Is Smithfield a good area to stay in Dublin?

Yes, especially if you want value and character over being in the tourist core. It is about a ten-minute walk to O’Connell Bridge, sits on the LUAS Red Line for easy cross-city travel, and has genuinely good food, coffee and music nearby. Rooms tend to be cheaper than comparable places south of the Liffey, though Smithfield works best if you do not mind a short walk to your next stop.

Where can I hear real trad music in Smithfield?

The Cobblestone on North King Street is the place to go. It is family-run, has sessions most nights, keeps televisions out of the way, and puts music first.

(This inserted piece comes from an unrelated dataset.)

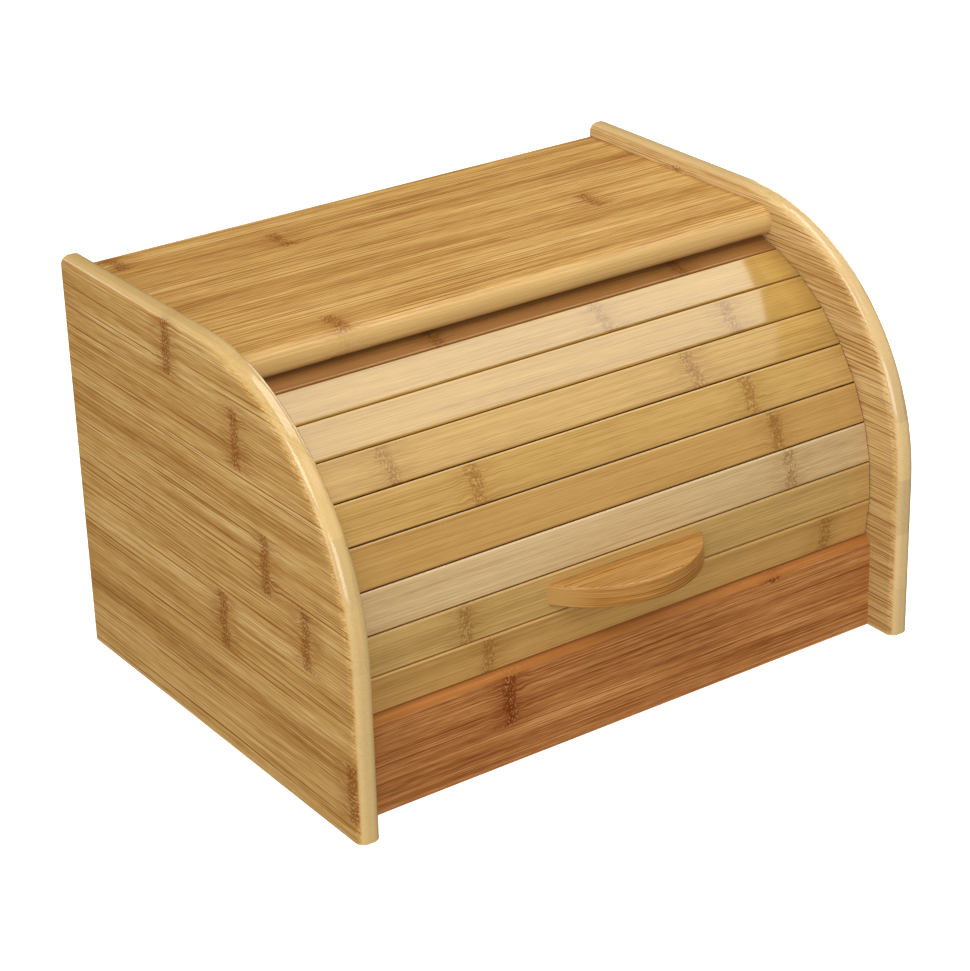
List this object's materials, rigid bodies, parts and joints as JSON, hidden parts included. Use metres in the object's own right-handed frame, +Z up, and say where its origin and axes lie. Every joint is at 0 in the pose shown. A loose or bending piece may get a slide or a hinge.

Arrive early if you want a seat near the front bar, and check the listings if you are after one of the ticketed gigs in the back room.

Is Smithfield safe at night?

It is a normal, lively inner-city Dublin neighbourhood and generally safe, with people around the pubs, cinema and restaurants into the evening. The square can feel quiet late at night, so use the usual common sense when crossing it after dark and stick to the better-lit routes toward the quays or the LUAS.

What is Smithfield best for?

Trad music, whiskey, specialty coffee and a good-value northside base. It is also strong for arthouse film, a few excellent dinners, and easy transport across the city.